====== LISTING ======

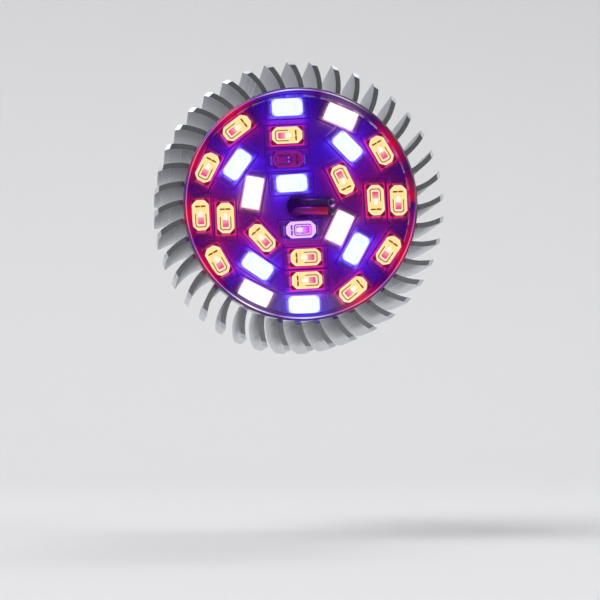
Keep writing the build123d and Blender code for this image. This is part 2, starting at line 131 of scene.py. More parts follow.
# What an emitter of each colour shows when it is lit. The seam runs round the tray that the
# die sits in, the bar is the slot at the other end, the line is a bright edge by the die, and
# the wires are its bond wires. The halo is how far the top glows past the mouth of the cup.
LOOKS = {
    "red": {
        "side": "#70062C", "rim": "#FFC4B0", "lip": "#FFEAD2", "wall": "#FFE8A4", "floor": "#FFE9A0",
        "seam": "#8A6C34", "tray": "#FFEFB6", "spot": "#FFFFF2", "bar": "#86381A", "die": "#EA2C82",
        "line": "#FFE0F4", "wires": "#D8CC94", "near": "#E02C00", "far": "#6C0028",
    },
    "blue": {
        "side": "#4030F0", "rim": "#D8DCFF", "lip": "#F6FFFF", "wall": "#F4FFFF", "floor": "#F6FFFF",
        "seam": "#E8FCF4", "tray": "#FAFFFF", "spot": "#FFFFFF", "bar": "#E4F8F0", "die": "#F4FFFF",
        "line": "#FFFFFF", "wires": "#F0FFF6", "near": "#7068C0", "far": "#4400F0",
    },
    "white": {
        "side": "#FFF2EC", "rim": "#FFF6F0", "lip": "#FFFFFF", "wall": "#FFFFFF", "floor": "#FFFFFF",
        "seam": "#FFFFF2", "tray": "#FFFFFF", "spot": "#FFFFFF", "bar": "#FFFFF4", "die": "#FFFFFF",
        "line": "#FFFFFF", "wires": "#FFFFF8", "near": "#C89078", "far": "#601C34",
    },
    "ultraviolet": {
        "side": "#4A1080", "rim": "#FBE4FF", "lip": "#F4CCFF", "wall": "#EEC0FF", "floor": "#F0C4FF",
        "seam": "#5C0890", "tray": "#F090FC", "spot": "#FFF4FF", "bar": "#6A10A0", "die": "#D414F0",
        "line": "#F07CFF", "wires": "#A030D0", "near": "#182C88", "far": "#340040",
    },
    "infrared": {
        "side": "#4A0478", "rim": "#7A10A0", "lip": "#8E12AC", "wall": "#8A0C92", "floor": "#820472",
        "seam": "#5C0460", "tray": "#46087E", "spot": "#5A0CA0", "bar": "#33044C", "die": "#96047A",
        "line": "#9A2CA0", "wires": "#6A1888", "near": "#400070", "far": "#000400",
    },
}
HALOS = {"blue": 0.05, "white": 0.05}

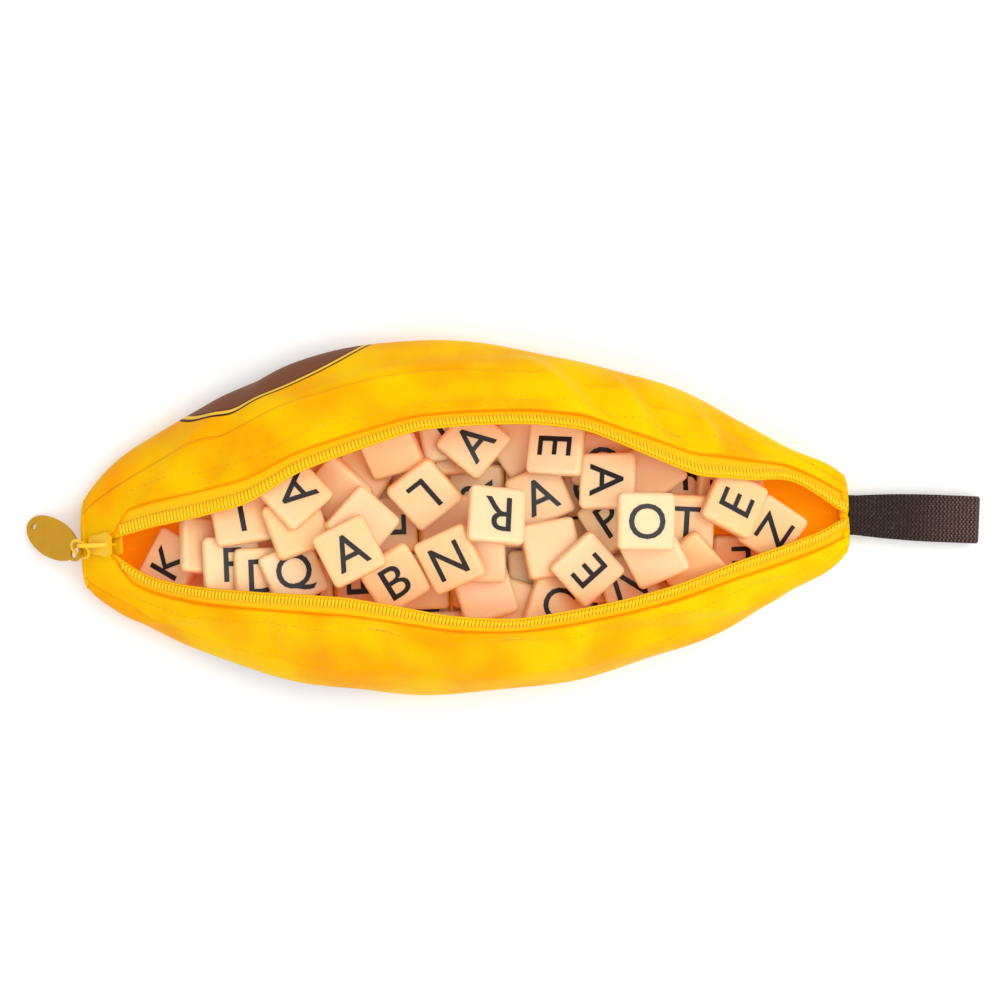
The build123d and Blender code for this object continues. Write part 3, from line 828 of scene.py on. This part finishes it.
    def at(self, s: np.ndarray, depth: np.ndarray | float, plain: bool = False) -> np.ndarray:
        """Points on or under the wall.

        Args:
            s: (n, m) arc lengths from the lip.
            depth: depth under the wall, of the same shape or one number.
            plain: leave out the folds.

        Returns:
            (n, m, 3) points in millimetres.
        """
        index = (self.s[:, None, :] <= s[:, :, None]).sum(-1) - 1
        index = np.clip(index, 0, self.s.shape[1] - 2)
        low, high = (np.take_along_axis(self.s, index + k, 1) for k in (0, 1))
        t = ((s - low) / (high - low))[..., None]
        place, inward = (
            np.take_along_axis(a, index[..., None], 1) * (1 - t)
            + np.take_along_axis(a, index[..., None] + 1, 1) * t
            for a in (self.path, self.inward)
        )
        x = np.broadcast_to(self.x[:, None], s.shape)
        under = depth - (0.0 if plain else self.relief(x, s))
        place = place + inward * np.broadcast_to(under, s.shape)[..., None]
        return np.stack([x, place[..., 0] * self.side.sign, place[..., 1]], -1)


def stations(end: float, count: int) -> np.ndarray:
    """Stations along the pouch, closer together towards the tips: the sine of even steps."""
    return end * np.sin(np.linspace(-np.pi / 2, np.pi / 2, count))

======

OBJECTIVE: Quote nothing but the lines that run from the line containing "The build123d and Blender code for this object" through the line containing "plain: leave out the folds.", keeping both of them word for word.

RESPONSE:
The build123d and Blender code for this object continues. Write part 3, from line 828 of scene.py on. This part finishes it.
    def at(self, s: np.ndarray, depth: np.ndarray | float, plain: bool = False) -> np.ndarray:
        """Points on or under the wall.

        Args:
            s: (n, m) arc lengths from the lip.
            depth: depth under the wall, of the same shape or one number.
            plain: leave out the folds.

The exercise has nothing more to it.